[WORK TO COMPLETE]:
Every record that follows should be printed verbatim.

((

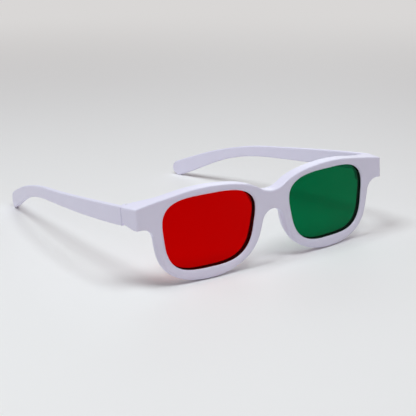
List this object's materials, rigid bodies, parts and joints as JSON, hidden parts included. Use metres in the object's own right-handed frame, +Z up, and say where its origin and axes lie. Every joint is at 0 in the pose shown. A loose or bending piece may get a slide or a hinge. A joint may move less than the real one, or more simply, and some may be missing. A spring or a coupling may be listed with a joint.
{
  "type": "vision therapy glasses",
  "caption": "Red and green vision therapy glasses: a moulded white plastic front with a saddle bridge, dyed lenses, and folding temples on pinned hinges.",
  "frame": {"origin": "on the table under the middle of the open glasses, between the face of the front and the ends of the temples", "axes": "+X to the viewer's right when the face is seen, which is the wearer's left; +Y from the face back along the temples; +Z up"},
  "size_m": [0.146, 0.1568, 0.0415],
  "materials": {
    "white_plastic": "injection moulded white polystyrene with a faint lavender tint, satin gloss",
    "red_lens": "polished sheet dyed red right through, clear faces",
    "green_lens": "polished sheet dyed green right through, clear faces",
    "pin_steel": "plain drawn wire pin"
  },
  "bodies": {
    "front": {"front_frame": "white_plastic", "lens_right": "red_lens", "lens_left": "green_lens", "hinge_pin_right": "pin_steel", "hinge_pin_left": "pin_steel"},
    "temple_right": {"temple_right": "white_plastic"},
    "temple_left": {"temple_left": "white_plastic"}
  },
  "joints": [
    {"name": "temple_right_fold", "type": "hinge", "parent": "front", "child": "temple_right", "pos_m": [-0.0682, -0.0627, 0.0326], "axis": [0, -0.1112, -0.9938], "range_deg": [0, 81]},
    {"name": "temple_left_fold", "type": "hinge", "parent": "front", "child": "temple_left", "pos_m": [0.0682, -0.0627, 0.0326], "axis": [0, 0.1112, 0.9938], "range_deg": [0, 85]}
  ]
}
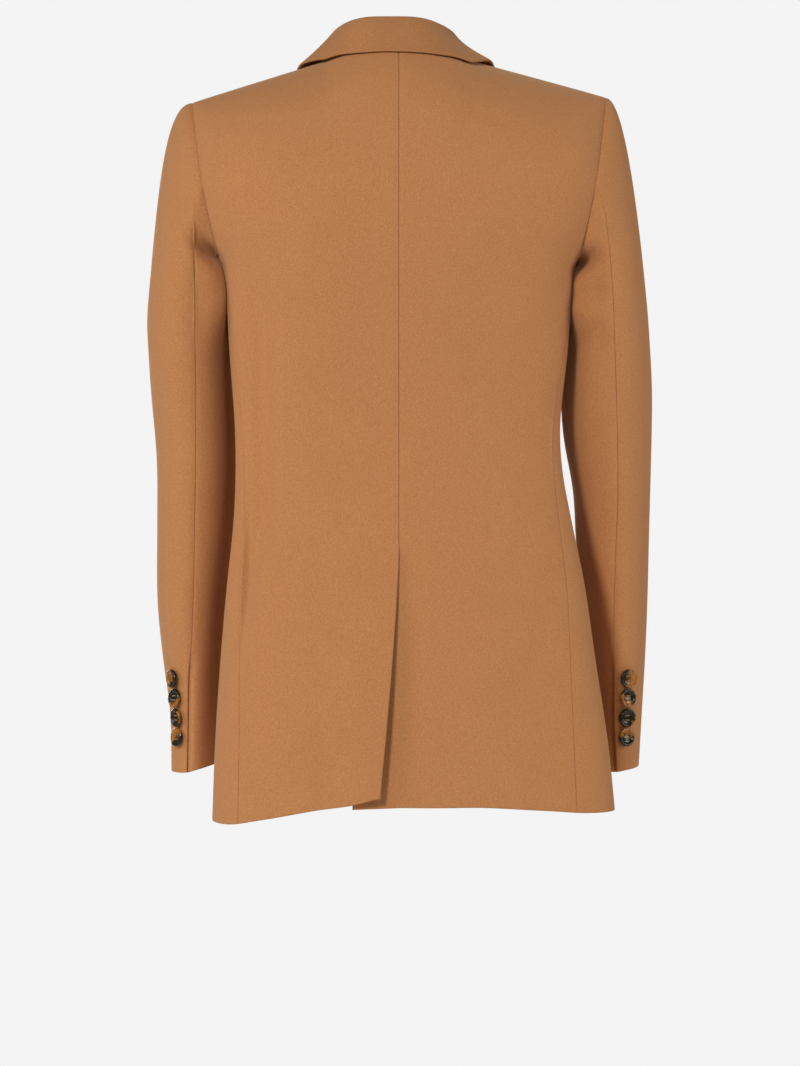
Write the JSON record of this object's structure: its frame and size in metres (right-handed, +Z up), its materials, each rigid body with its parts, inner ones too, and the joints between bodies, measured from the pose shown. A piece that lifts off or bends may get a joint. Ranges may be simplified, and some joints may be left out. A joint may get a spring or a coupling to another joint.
{
  "type": "double-breasted wool coat",
  "caption": "Hip-length double-breasted wool coat in its worn, hollow form, with turned-down collar, peaked lapels, two-piece sleeves with buttoned cuffs and a centre-back vent",
  "frame": {"origin": "centre of the neck opening, level with the neck points of the shoulder seams", "axes": "+Z up, the fronts face -Y, +X is the wearer's left"},
  "size_m": [0.4868, 0.2653, 0.7652],
  "materials": {
    "wool": "camel felted wool coating with a short soft nap",
    "button": "glossy mottled tortoiseshell"
  },
  "bodies": {
    "root": {"back_left": "wool", "side_left": "wool", "front_left": "wool", "lapel_left": "wool", "sleeve_upper_left": "wool", "sleeve_under_left": "wool", "back_right": "wool", "side_right": "wool", "front_right": "wool", "lapel_right": "wool", "sleeve_upper_right": "wool", "sleeve_under_right": "wool", "collar_fall": "wool", "collar_stand": "wool", "cuff_button_left_1": "button", "cuff_button_left_2": "button", "cuff_button_left_3": "button", "cuff_button_left_4": "button", "cuff_button_right_1": "button", "cuff_button_right_2": "button", "cuff_button_right_3": "button", "cuff_button_right_4": "button", "front_button_left_1": "button", "front_button_left_2": "button", "front_button_right_1": "button", "front_button_right_2": "button"}
  },
  "joints": []
}
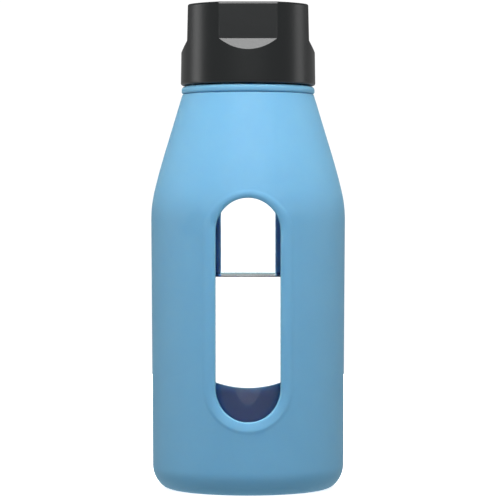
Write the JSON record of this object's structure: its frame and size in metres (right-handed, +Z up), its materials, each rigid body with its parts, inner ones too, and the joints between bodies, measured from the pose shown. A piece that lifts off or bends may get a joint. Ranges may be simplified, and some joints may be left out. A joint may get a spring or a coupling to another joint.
{
  "type": "glass water bottle",
  "caption": "Clear glass water bottle in a silicone sleeve with a long window front and back, closed by a screw cap with flat grips.",
  "frame": {"origin": "centre of the foot, on the surface that the bottle stands on", "axes": "+Z up the bottle's axis, -Y out of the front window, +X to the right of someone who looks at the front window"},
  "size_m": [0.0765, 0.0765, 0.19],
  "materials": {
    "bottle_glass": "clear, fire-polished",
    "sleeve_silicone": "soft matte moulded silicone",
    "cap_plastic": "fine moulded satin",
    "liner_plastic": "plain moulded",
    "gasket_silicone": "smooth moulded silicone"
  },
  "bodies": {
    "bottle": {"glass_bottle": "bottle_glass", "silicone_sleeve": "sleeve_silicone"},
    "seal": {"cap_gasket": "gasket_silicone"},
    "cap": {"cap_shell": "cap_plastic", "cap_liner": "liner_plastic"}
  },
  "joints": [
    {"name": "cap_rise", "type": "slide", "parent": "bottle", "child": "seal", "axis": [0, 0, 1], "range_m": [0, 0.02]},
    {"name": "cap_turn", "type": "hinge", "parent": "seal", "child": "cap", "pos_m": [0, 0, 0.1586], "axis": [0, 0, 1], "range_deg": [0, 900]}
  ],
  "couplings": [
    {"joint": "cap_rise", "follows": "cap_turn", "m_per_rad": 0.001273}
  ]
}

))

[THE COMPLETED TASK]:
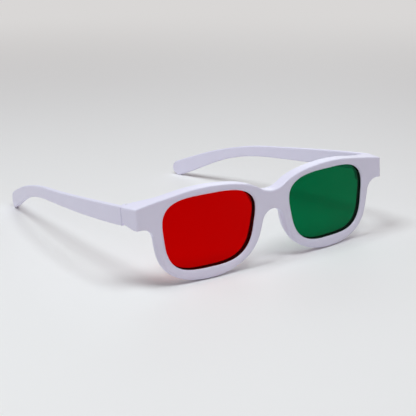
List this object's materials, rigid bodies, parts and joints as JSON, hidden parts included. Use metres in the object's own right-handed frame, +Z up, and say where its origin and axes lie. Every joint is at 0 in the pose shown. A loose or bending piece may get a slide or a hinge. A joint may move less than the real one, or more simply, and some may be missing. A spring or a coupling may be listed with a joint.
{
  "type": "vision therapy glasses",
  "caption": "Red and green vision therapy glasses: a moulded white plastic front with a saddle bridge, dyed lenses, and folding temples on pinned hinges.",
  "frame": {"origin": "on the table under the middle of the open glasses, between the face of the front and the ends of the temples", "axes": "+X to the viewer's right when the face is seen, which is the wearer's left; +Y from the face back along the temples; +Z up"},
  "size_m": [0.146, 0.1568, 0.0415],
  "materials": {
    "white_plastic": "injection moulded white polystyrene with a faint lavender tint, satin gloss",
    "red_lens": "polished sheet dyed red right through, clear faces",
    "green_lens": "polished sheet dyed green right through, clear faces",
    "pin_steel": "plain drawn wire pin"
  },
  "bodies": {
    "front": {"front_frame": "white_plastic", "lens_right": "red_lens", "lens_left": "green_lens", "hinge_pin_right": "pin_steel", "hinge_pin_left": "pin_steel"},
    "temple_right": {"temple_right": "white_plastic"},
    "temple_left": {"temple_left": "white_plastic"}
  },
  "joints": [
    {"name": "temple_right_fold", "type": "hinge", "parent": "front", "child": "temple_right", "pos_m": [-0.0682, -0.0627, 0.0326], "axis": [0, -0.1112, -0.9938], "range_deg": [0, 81]},
    {"name": "temple_left_fold", "type": "hinge", "parent": "front", "child": "temple_left", "pos_m": [0.0682, -0.0627, 0.0326], "axis": [0, 0.1112, 0.9938], "range_deg": [0, 85]}
  ]
}
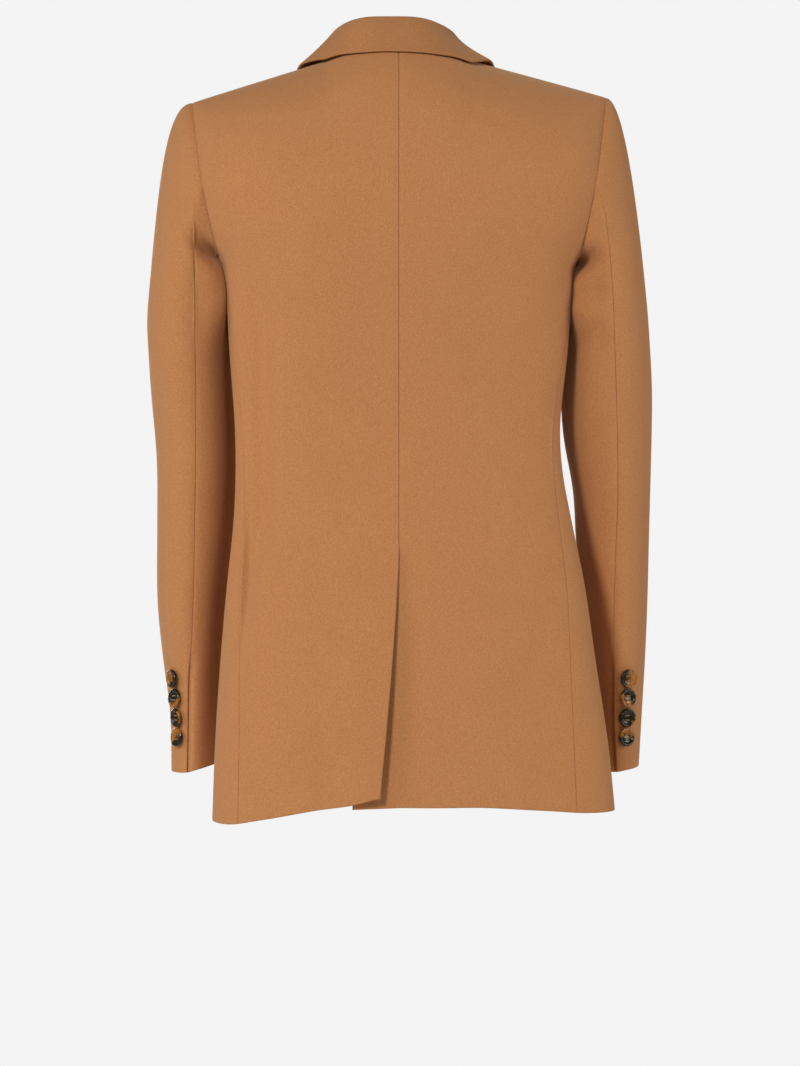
Write the JSON record of this object's structure: its frame and size in metres (right-handed, +Z up), its materials, each rigid body with its parts, inner ones too, and the joints between bodies, measured from the pose shown. A piece that lifts off or bends may get a joint. Ranges may be simplified, and some joints may be left out. A joint may get a spring or a coupling to another joint.
{
  "type": "double-breasted wool coat",
  "caption": "Hip-length double-breasted wool coat in its worn, hollow form, with turned-down collar, peaked lapels, two-piece sleeves with buttoned cuffs and a centre-back vent",
  "frame": {"origin": "centre of the neck opening, level with the neck points of the shoulder seams", "axes": "+Z up, the fronts face -Y, +X is the wearer's left"},
  "size_m": [0.4868, 0.2653, 0.7652],
  "materials": {
    "wool": "camel felted wool coating with a short soft nap",
    "button": "glossy mottled tortoiseshell"
  },
  "bodies": {
    "root": {"back_left": "wool", "side_left": "wool", "front_left": "wool", "lapel_left": "wool", "sleeve_upper_left": "wool", "sleeve_under_left": "wool", "back_right": "wool", "side_right": "wool", "front_right": "wool", "lapel_right": "wool", "sleeve_upper_right": "wool", "sleeve_under_right": "wool", "collar_fall": "wool", "collar_stand": "wool", "cuff_button_left_1": "button", "cuff_button_left_2": "button", "cuff_button_left_3": "button", "cuff_button_left_4": "button", "cuff_button_right_1": "button", "cuff_button_right_2": "button", "cuff_button_right_3": "button", "cuff_button_right_4": "button", "front_button_left_1": "button", "front_button_left_2": "button", "front_button_right_1": "button", "front_button_right_2": "button"}
  },
  "joints": []
}
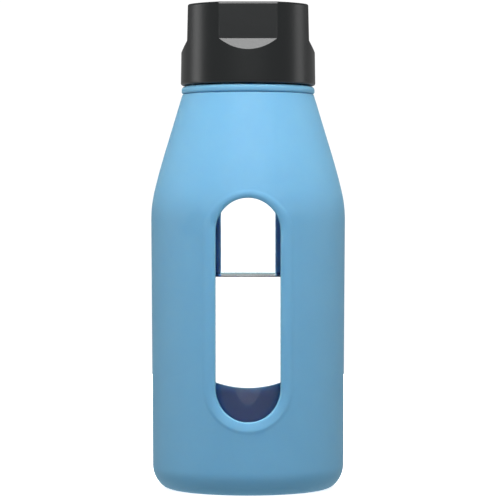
Write the JSON record of this object's structure: its frame and size in metres (right-handed, +Z up), its materials, each rigid body with its parts, inner ones too, and the joints between bodies, measured from the pose shown. A piece that lifts off or bends may get a joint. Ranges may be simplified, and some joints may be left out. A joint may get a spring or a coupling to another joint.
{
  "type": "glass water bottle",
  "caption": "Clear glass water bottle in a silicone sleeve with a long window front and back, closed by a screw cap with flat grips.",
  "frame": {"origin": "centre of the foot, on the surface that the bottle stands on", "axes": "+Z up the bottle's axis, -Y out of the front window, +X to the right of someone who looks at the front window"},
  "size_m": [0.0765, 0.0765, 0.19],
  "materials": {
    "bottle_glass": "clear, fire-polished",
    "sleeve_silicone": "soft matte moulded silicone",
    "cap_plastic": "fine moulded satin",
    "liner_plastic": "plain moulded",
    "gasket_silicone": "smooth moulded silicone"
  },
  "bodies": {
    "bottle": {"glass_bottle": "bottle_glass", "silicone_sleeve": "sleeve_silicone"},
    "seal": {"cap_gasket": "gasket_silicone"},
    "cap": {"cap_shell": "cap_plastic", "cap_liner": "liner_plastic"}
  },
  "joints": [
    {"name": "cap_rise", "type": "slide", "parent": "bottle", "child": "seal", "axis": [0, 0, 1], "range_m": [0, 0.02]},
    {"name": "cap_turn", "type": "hinge", "parent": "seal", "child": "cap", "pos_m": [0, 0, 0.1586], "axis": [0, 0, 1], "range_deg": [0, 900]}
  ],
  "couplings": [
    {"joint": "cap_rise", "follows": "cap_turn", "m_per_rad": 0.001273}
  ]
}